If you want a to-go snack, it's hard to beat something that already comes in roll form (here, you can order it as "South Island Sushi"), and it pairs well with a flat white, long black or the bespoke coffee of your choice.
However, The Perc is so cute that it's worth sitting down and having a proper meal; breakfast is the best, with lots of healthy avocado toast options, plus house-made muesli, porridge, bacon butties and a nice range of vegan and vegetarian options.
Reward yourself with a Speight's beer
Being isolated means that it's easier and cheaper for Kiwis to make their own excellent beer than pay to import it from elsewhere.
One of those brands is Speight's, a now-ubiquitous national beer that traces its roots right here to Dunedin and brands itself "the pride of the south."

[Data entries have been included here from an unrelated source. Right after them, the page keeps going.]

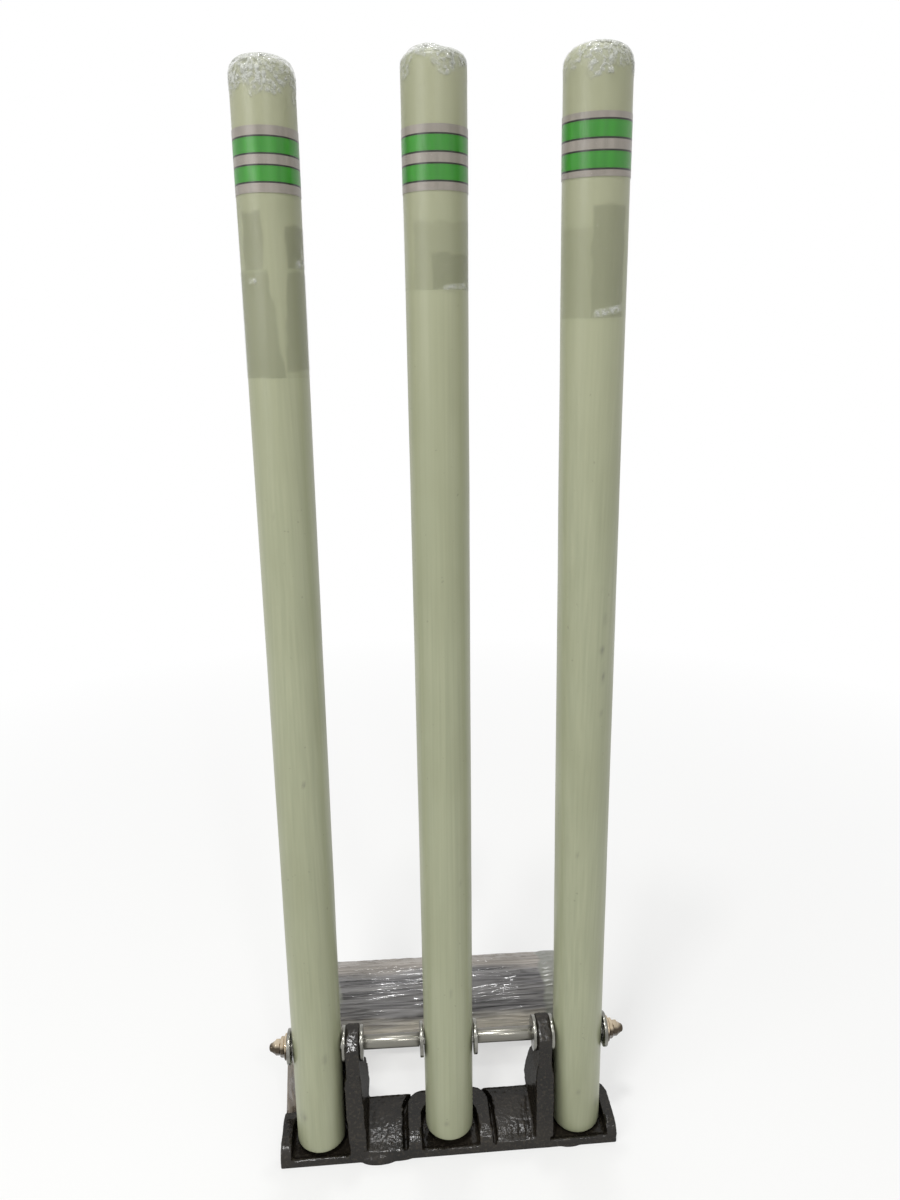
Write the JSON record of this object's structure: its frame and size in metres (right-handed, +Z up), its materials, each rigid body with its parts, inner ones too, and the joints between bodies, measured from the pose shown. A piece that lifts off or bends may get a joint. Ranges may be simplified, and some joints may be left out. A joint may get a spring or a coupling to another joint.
{
  "type": "spring-back cricket stumps",
  "caption": "Spring-back cricket stumps: painted wooden posts hinged on a cross axle in a cast-iron base, pulled upright by extension springs hooked to a rear counterweight bar.",
  "frame": {"origin": "on the underside of the base casting, on the ground under the middle of the axle", "axes": "+X along the axle, to the right as the bowler sees it; +Y the way a struck stump falls; +Z up"},
  "size_m": [0.2552, 0.1724, 0.7108],
  "materials": {
    "painted_wood": "pale green-cream gloss paint on turned wood",
    "silver_label": "silver-grey printed film label",
    "zinc_plate": "bright zinc plate",
    "nickel_plate": "warm nickel plate",
    "spring_steel": "bright drawn spring wire",
    "black_casting": "rough sand casting under dark gloss paint",
    "stretch_film": "clear stretch film in many turns"
  },
  "bodies": {
    "base": {"base_casting": "black_casting", "counterweight_bar": "black_casting", "bar_film": "stretch_film", "bar_bolt_left": "zinc_plate", "bar_bolt_right": "zinc_plate", "bar_eye_left": "zinc_plate", "bar_eye_middle": "zinc_plate", "bar_eye_right": "zinc_plate", "axle_rod": "zinc_plate", "spacer_tube_left": "zinc_plate", "spacer_tube_right": "zinc_plate", "washer_left_middle": "zinc_plate", "washer_left_ear_inner": "zinc_plate", "washer_left_ear_outer": "zinc_plate", "washer_left_outer": "zinc_plate", "washer_right_middle": "zinc_plate", "washer_right_ear_inner": "zinc_plate", "washer_right_ear_outer": "zinc_plate", "washer_right_outer": "zinc_plate", "flange_nut_left": "nickel_plate", "flange_nut_right": "nickel_plate", "dome_nut_left": "nickel_plate", "dome_nut_right": "nickel_plate", "return_spring_left": "spring_steel", "return_spring_middle": "spring_steel", "return_spring_right": "spring_steel"},
    "left_stump": {"stump_left": "painted_wood", "label_band_left": "silver_label", "foot_eye_left": "zinc_plate"},
    "middle_stump": {"stump_middle": "painted_wood", "label_band_middle": "silver_label", "foot_eye_middle": "zinc_plate"},
    "right_stump": {"stump_right": "painted_wood", "label_band_right": "silver_label", "foot_eye_right": "zinc_plate"}
  },
  "joints": [
    {"name": "left_stump_hinge", "type": "hinge", "parent": "base", "child": "left_stump", "pos_m": [-0.0938, 0, 0.087], "axis": [-1, 0, 0], "range_deg": [0, 60], "stiffness_Nm_per_rad": 1.2, "springref_deg": -28.65, "deforming": ["return_spring_left"]},
    {"name": "middle_stump_hinge", "type": "hinge", "parent": "base", "child": "middle_stump", "pos_m": [0, 0, 0.087], "axis": [-1, 0, 0], "range_deg": [0, 60], "stiffness_Nm_per_rad": 1.2, "springref_deg": -28.65, "deforming": ["return_spring_middle"]},
    {"name": "right_stump_hinge", "type": "hinge", "parent": "base", "child": "right_stump", "pos_m": [0.0938, 0, 0.087], "axis": [-1, 0, 0], "range_deg": [0, 60], "stiffness_Nm_per_rad": 1.2, "springref_deg": -28.65, "deforming": ["return_spring_right"]}
  ]
}
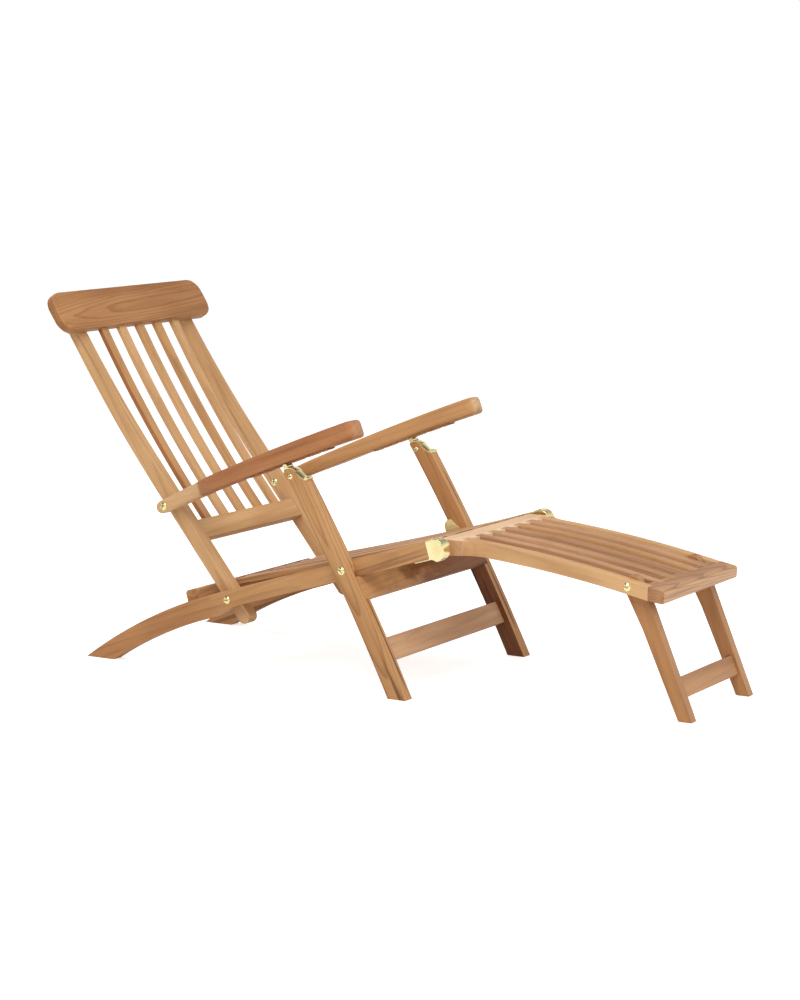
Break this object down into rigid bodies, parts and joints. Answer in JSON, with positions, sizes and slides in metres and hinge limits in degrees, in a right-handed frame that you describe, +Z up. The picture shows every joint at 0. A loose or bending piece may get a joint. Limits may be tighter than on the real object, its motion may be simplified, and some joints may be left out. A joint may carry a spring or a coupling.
{
  "type": "steamer deck chair",
  "caption": "Folding teak deck lounger with a reclining slatted back, curved armrests, crossed legs, brass fittings and a hinged footrest on its own legs.",
  "frame": {"origin": "on the ground, under the middle of the chair's length and width", "axes": "+X towards the footrest, +Y to the sitter's left, +Z up"},
  "size_m": [1.5978, 0.583, 0.8458],
  "materials": {
    "teak": "sanded and lightly oiled",
    "brass": "polished"
  },
  "bodies": {
    "back_bolts": {"back_pivot_bolts": "brass"},
    "back": {"back_slat_1": "teak", "back_slat_2": "teak", "back_slat_3": "teak", "back_slat_4": "teak", "back_slat_5": "teak", "headrest": "teak", "left_back_stile": "teak", "lower_back_rail": "teak", "right_back_stile": "teak"},
    "front_leg_frame": {"catch_bolts": "brass", "left_front_leg": "teak", "left_leg_catch": "brass", "lower_stretcher": "teak", "right_front_leg": "teak", "right_leg_catch": "brass"},
    "seat_frame": {"crossing_bolts": "brass", "front_seat_rail": "teak", "left_crossing_plate": "brass", "left_knuckle": "brass", "left_side_rail": "teak", "rear_cross_bar": "teak", "rear_seat_rail": "teak", "right_crossing_plate": "brass", "right_knuckle": "brass", "right_side_rail": "teak", "seat_slat_1": "teak", "seat_slat_2": "teak", "seat_slat_3": "teak", "seat_slat_4": "teak", "seat_slat_5": "teak", "seat_slat_6": "teak", "seat_slat_7": "teak", "stop_rail": "teak"},
    "footrest": {"footrest_leg_bolts": "brass", "footrest_slat_1": "teak", "footrest_slat_2": "teak", "footrest_slat_3": "teak", "footrest_slat_4": "teak", "footrest_slat_5": "teak", "hinge_board": "teak", "hinge_pins": "brass", "left_footrest_rail": "teak", "nosing": "teak", "right_footrest_rail": "teak"},
    "footrest_leg_frame": {"footrest_stretcher": "teak", "left_footrest_leg": "teak", "right_footrest_leg": "teak"},
    "left_armrest": {"left_arm": "teak", "left_arm_rack": "teak"},
    "left_arm_hinge": {"left_arm_bolt": "brass"},
    "right_armrest": {"right_arm": "teak", "right_arm_rack": "teak"},
    "right_arm_hinge": {"right_arm_bolt": "brass"}
  },
  "joints": [
    {"name": "back_recline", "type": "hinge", "parent": "seat_frame", "child": "back_bolts", "pos_m": [-0.30615, 0, 0.17], "axis": [0, 1, 0], "range_deg": [-27, 0]},
    {"name": "back_fold", "type": "hinge", "parent": "back_bolts", "child": "back", "pos_m": [-0.30615, 0, 0.17], "axis": [0, 1, 0], "range_deg": [0, 88]},
    {"name": "front_leg_fold", "type": "hinge", "parent": "seat_frame", "child": "front_leg_frame", "pos_m": [0.01685, 0, 0.27], "axis": [0, 1, 0], "range_deg": [0, 85.36]},
    {"name": "footrest_swing", "type": "hinge", "parent": "seat_frame", "child": "footrest", "pos_m": [0.23285, 0, 0.33], "axis": [0, 1, 0], "range_deg": [-15, 90]},
    {"name": "footrest_leg_fold", "type": "hinge", "parent": "footrest", "child": "footrest_leg_frame", "pos_m": [0.65645, 0, 0.279], "axis": [0, 1, 0], "range_deg": [0, 104]},
    {"name": "right_arm_follow", "type": "hinge", "parent": "back", "child": "right_arm_hinge", "pos_m": [-0.47415, 0, 0.3706], "axis": [0, 1, 0], "range_deg": [-88, 0]},
    {"name": "right_arm_lift", "type": "hinge", "parent": "right_arm_hinge", "child": "right_armrest", "pos_m": [-0.47415, 0, 0.3706], "axis": [0, 1, 0], "range_deg": [-8, 0]},
    {"name": "left_arm_follow", "type": "hinge", "parent": "back", "child": "left_arm_hinge", "pos_m": [-0.47415, 0, 0.3706], "axis": [0, 1, 0], "range_deg": [-88, 0]},
    {"name": "left_arm_lift", "type": "hinge", "parent": "left_arm_hinge", "child": "left_armrest", "pos_m": [-0.47415, 0, 0.3706], "axis": [0, 1, 0], "range_deg": [-8, 0]}
  ],
  "couplings": [
    {"joint": "front_leg_fold", "follows": "back_fold", "ratio": 0.97},
    {"joint": "right_arm_follow", "follows": "back_fold", "ratio": -1},
    {"joint": "left_arm_follow", "follows": "back_fold", "ratio": -1}
  ]
}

You can tour their Dunedin brewery year-round (three tours daily in the winter; six in the summer) and your admission ticket also includes some samples.
The brand's Gold Medal Ale is probably their most classic pour, but they also make cider and ginger beer.
Smell the roses at the Dunedin Botanic Garden
Dunedin's botanic gardens are the oldest in the country.
Get your nature fix at Dunedin's sweeping Botanic Garden, which is free to visit almost every day of the year.
Because of its geography, the focus is mostly on plants from the southern hemisphere, but there's also a beautiful rose garden and a glasshouse full of warm-weather plants.
Stock up at Hard to Find Books
Hard to Find Books is the largest bookstore in the Pacific.
Hard To Find Books is an aptly named multi-level shop full of, you guessed it, books that are hard to find.
You could easily spend a day hunting down long-lost titles in this biggest bookshop in the Pacific, but if you're not looking for anything specific your best bet is the New Zealand authors section -- win points by picking up something by Janet Frame, a local legend who lived and worked in Dunedin for much of her life. If the North Island is in your plans, there's also a Hard to Find outpost in Auckland.
Explore the city's vibrant street art scene
Ed Sheeran is a popular street art subject in Dunedin.
Dunedin not only likes street art but actively encourages it, bringing in artists from around the world for special pieces. You can't turn a corner downtown without finding something special behind a parking lot or in an alley.
Keep an eye out for a piece dedicated to Ed Sheeran, who played three sold-out shows in Dunedin in 2017 and selfied most of his trip.
If you're hunting for a favorite artist, the Dunedin Street Art Council maintains a city map that features info on all the pieces and the artists who created them.
Spot Yellow Eyed Penguins
Out on the Otago peninsula, about a 40-minute drive from central Dunedin, is the Royal Albatross Centre.
The site, as you may have guessed, is home to a colony of royal albatrosses -- this is their only breeding space in mainland New Zealand and you can sign up for a tour to see the birds (or, depending on the time of year, their nests) from a respectful distance.
And that's not the only animal who calls this area home.
Little yellow eyed penguins, also known by their Maori name of Kororā, are native to New Zealand and Australia. They're the tiniest -- and arguably the cutest -- species of penguin, but climate change, erosion, overuse of plastics, urban sprawl and other realities of modern life have endangered their communities.
To get the best view of the little guys, sign up for a sunset tour to see the birds return from the sea to the land when the sun sets.
In summer in New Zealand, sunset can be as late as 11 p.m., so the special New Year's Eve tour includes a celebratory glass of champagne at midnight.